Híbrido (1)

04 de Setembro, 9:00

Ontem eu e […] ficámos sentados durante um bocado junto ao ventilador, perto das escadas que descem da rua. Era perto das sete horas. No ângulo da Alameda, observámos sossegados a misteriosa engrenagem universal, a realidade polimorfa e bi-dimensional. Dois negros a correrem à volta do relvado; três adolescentes conversando junto à fonte sem água; um grupo de rufias perto da escada oposta, a jogarem à bola com um pit-bull; um negro que dança ao som de auscultadores, um branco grunge que arrancou as mangas da camisa quadriculada; uma mulher com um carrinho de bebé, à espera da mãe da criança; um casal de namorados, num dos bancos, nos outros bancos reformados; cães de raças distintas; etc, etc.

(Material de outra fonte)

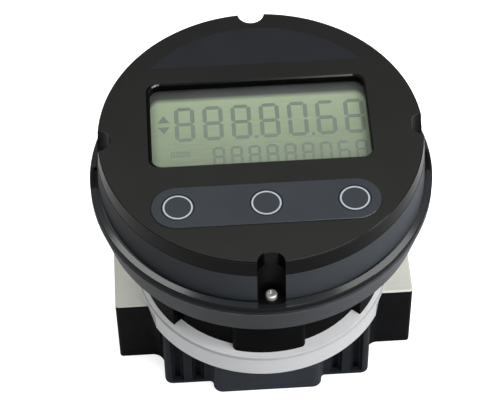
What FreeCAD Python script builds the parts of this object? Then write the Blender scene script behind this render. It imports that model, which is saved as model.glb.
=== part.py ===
"""Gear flow meter: a two-gear metering body between two threaded ports, carrying a round display head.

Millimetres, +Z up along the axis of the dial, X along the flow from the inlet (-X) to the outlet (+X),
-Y towards the reader. The origin is the centre of the underside of the meter body.
"""
import FreeCAD, Part
import math
import os

# Metering body
port_reach = 55.0           # axis of the dial to each port face
port_wall = 3.0             # round the thread, in the square blocks that hold the ports
block_corner = 1.2
shoulder_half_length = 38.3
shoulder_corner = 3.0
port_fillet = 4.5           # inside corner between a port block and the shoulder
lobe_side_wall = 5.0        # beside the gear chamber, in the lobes in front and behind
lobe_end_wall = 4.0
lobe_step = 5.1             # the lobes stand out from the shoulder's face by this
lobe_flat = 0.1             # between the round corner of a lobe and the fillet at its foot
lobe_fillet = 1.5
flute_radius = 2.2          # upright grooves that leave a rib in the shoulder's face at each bolt
rib_half_width = 1.6
foot_height = 2.2           # plain band under the grooves
top_edge_chamfer = 0.6
foot_chamfer = 0.6

# Ports: parallel pipe thread, nominal half inch
port_thread_radius = 10.4775    # root of the thread, the wall of the modelled bore
port_thread_length = 16.0
port_mouth_chamfer = 0.9
passage_radius = 5.5

# Gears and their chamber
tooth_count = 13
tooth_module = 2.0
pressure_angle = math.radians(25.0)
tooth_addendum = 1.95
tooth_dedendum = 2.4
tooth_thinning = 0.2        # taken off the thickness of every tooth, so a pair runs with play
flank_spans = 6             # spans of the curve along a tooth's flank
tip_clearance = 0.3
chamber_depth = 22.0
chamber_floor_thickness = 10.6
end_clearance = 0.2         # between a gear and the washer at each of its ends
shaft_radius = 4.0
shaft_floor_depth = 6.0
shaft_cover_depth = 3.8
shaft_end_clearance = 0.2
shaft_chamfer = 0.3
running_clearance = 0.05    # bush or washer on its shaft
bush_radius = 6.0
washer_thickness = 0.8
washer_radius = 7.6
magnet_count = 4
magnet_radius = 1.4
magnet_length = 2.5
magnet_ring_radius = 8.3

# Chamber cover, the bright disc on top of the body
cover_radius = 46.6
cover_margin = 2.1          # from the neck's wings to the edge of the cover
cover_thickness = 8.9
cover_chamfer = 0.7
cover_flat_depth = 1.5      # flats beside the port blocks, under a rim that is left round
cover_flat_angle = 16.2     # from the flow axis to the middle of a flat, degrees
cover_rim_height = 2.2
seal_margin = 0.9           # from the chamber wall to the seal groove
seal_groove_width = 2.0
seal_groove_depth = 1.5
seal_side_gap = 0.1
pickup_floor = 2.4          # cover left under the pickup
pickup_radius = 3.0
pickup_clearance = 0.05
pickup_collar_radius = 6.0
pickup_collar_height = 5.0
pickup_collar_chamfer = 0.6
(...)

Ao fundo ficam o parque infantil, a brilhar, meio indefinido por uma poalha luminosa e melancólica, impressionista, e as várias cores de roupa, o movimento parado, que é só a ideia do que vai acontecer – um ar sólido e transparente, eriçado de partículas incandescentes e coberto com uma cor dourada e esmaecida. Cada peça da engrenagem roda por si própria, os corredores, as adolescentes, os cães, dentro de um círculo definido e puro, auto-justificado e real, até à última parcela. Mas a engrenagem, por si própria, não tem movimento, é uma máquina dura e parada, desenho técnico onde não se divisa um sentido definido. Estamos na avenida de Berna.